All of this, and more, demands the ability to deliver value faster―and DevOps is an effective method to make that happen. A few months ago, I took part in a DevOps Collaboration Symposium hosted by the Advanced Technology Academic Research Center (ATARC) which led to a MITRE-ATARC white paper that summarized various presentations from the event.
The more I think back on what our team presented regarding creating and sustaining a DevOps culture, the more I think our advice remains timely and useful for federal agencies. Perhaps the most important insight, identified by the audience during our working group, is that people who fill different roles within an organization have different goals, different priorities and different mindsets. They can be paired in ways that spotlight the source of these differences: development vs. operations, enterprise vs. component goals, task workers vs. knowledge workers and so on.
However, we concluded that a powerful tactic to align across these invisible fences is to find other commonalities, encouraging parties to collaborate in pursuit of a common goal despite these different perspectives. Creating and empowering cross-functional teams, then, is an important early step in creating a DevOps culture.
Here are a few additional key takeaways:
- Align to common goals across the enterprise in order to get buy-in
- Trust all levels of the organization and ensure open communication so that everyone is heard
- Showcase case studies, especially local or homegrown examples, sharing successes and failures alike
- Employ situational leadership―do not expect people to know what to do in a new culture without appropriate training and practice
- Create a shared lexicon so that everyone understands each other and terminology is consistent across all levels of the organization
- Create team agreements so that employees understand expectations
Once the new environment is established and out of its infancy, agency leaders should turn their attention to sustaining and nurturing it. We found that it is good practice to establish a steady cadence of activities to increase empathy, avoid constant restructuring and promote continuing education.
Finding positive ways to reward desired behaviors is important. Gone are the days of the “build-break gnome” or “last defect badge,” tokens that would be displayed on the desk of the developer who made the most recent mistake. Now it is recognized that badges should be awarded only for positive action and success.
Additionally, a Community of Practice construct is an excellent way to amplify good behaviors through knowledge sharing, mentorship and establishing common bonds as members work through change together.
Consider creating a collaboration bullpen, too. The ability for people to work in the same space is a great enabler of collaboration; but when that is not possible, tools such as video, chat or web-based collaboration are essential to create and maintain the sense that everyone is on the same team, working toward the same goals.

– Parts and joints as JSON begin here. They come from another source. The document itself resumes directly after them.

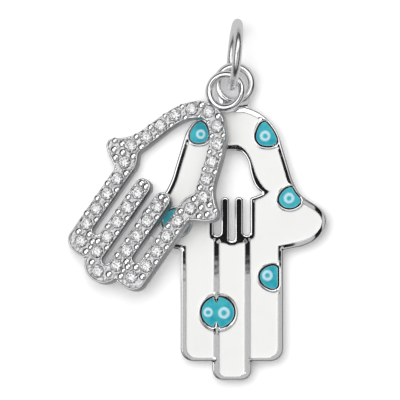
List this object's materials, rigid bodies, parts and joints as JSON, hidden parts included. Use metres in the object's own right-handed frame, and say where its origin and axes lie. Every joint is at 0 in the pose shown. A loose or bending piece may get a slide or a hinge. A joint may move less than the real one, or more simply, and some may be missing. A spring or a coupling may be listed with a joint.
{
  "type": "hamsa pendant",
  "caption": "Pendant of a large flat hamsa hand in white and turquoise enamel with a pierced window, and a small openwork hamsa hand set with round clear stones, both on a jump ring.",
  "frame": {"origin": "on the flat back of the large hand, on its middle line, where its fingers meet its palm", "axes": "+Y from the fingers to the loop, +Z out of the large hand's front, +X to the right as the front is seen; the pendant lies on its back"},
  "size_m": [0.0194, 0.027, 0.0054],
  "materials": {
    "silver": "polished rhodium-plated silver",
    "white_enamel": "gloss enamel",
    "turquoise_enamel": "gloss enamel",
    "pale_enamel": "gloss enamel",
    "zirconia": "faceted, clear"
  },
  "bodies": {
    "root": {"enamel_hand": "silver", "palm_enamel": "white_enamel", "middle_finger_enamel": "white_enamel", "eye_enamel_1": "turquoise_enamel", "eye_enamel_2": "turquoise_enamel", "eye_enamel_3": "turquoise_enamel", "eye_enamel_4": "turquoise_enamel", "eye_enamel_5": "turquoise_enamel", "eye_enamel_6": "turquoise_enamel", "eye_ring_1": "pale_enamel", "eye_ring_2": "pale_enamel", "eye_ring_3": "pale_enamel", "eye_ring_4": "pale_enamel", "eye_ring_5": "pale_enamel", "eye_ring_6": "pale_enamel", "eye_ring_7": "pale_enamel", "pave_hand": "silver", "stone_1": "zirconia", "stone_2": "zirconia", "stone_3": "zirconia", "stone_4": "zirconia", "stone_5": "zirconia", "stone_6": "zirconia", "stone_7": "zirconia", "stone_8": "zirconia", "stone_9": "zirconia", "stone_10": "zirconia", "stone_11": "zirconia", "stone_12": "zirconia", "stone_13": "zirconia", "stone_14": "zirconia", "stone_15": "zirconia", "stone_16": "zirconia", "stone_17": "zirconia", "stone_18": "zirconia", "stone_19": "zirconia", "stone_20": "zirconia", "stone_21": "zirconia", "stone_22": "zirconia", "stone_23": "zirconia", "stone_24": "zirconia", "stone_25": "zirconia", "stone_26": "zirconia", "stone_27": "zirconia", "stone_28": "zirconia", "stone_29": "zirconia", "stone_30": "zirconia", "stone_31": "zirconia", "stone_32": "zirconia", "stone_33": "zirconia", "stone_34": "zirconia", "jump_ring": "silver"}
  },
  "joints": []
}
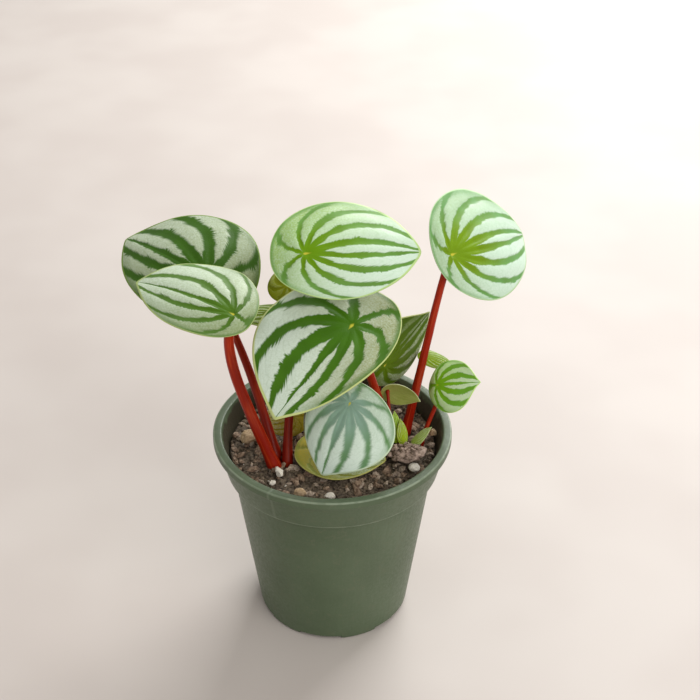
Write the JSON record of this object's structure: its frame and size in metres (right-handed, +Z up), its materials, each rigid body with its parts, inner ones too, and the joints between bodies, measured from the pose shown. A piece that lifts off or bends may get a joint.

This is a really brief overview of what our team presented, and we were only one of five teams that took part. I recommend you download the white paper for more of the good insights on DevOps and culture from this event.
About this author
Director, Federal Management Consulting Practice
Lisa Zellers supports market-leading, design-led consulting services to help federal government clients improve performance. She leads a matrixed horizontal organization spanning a wide variety of high-end business consulting services, including but not limited to: technical advisory and transformation, financial management s ervices (technology business ...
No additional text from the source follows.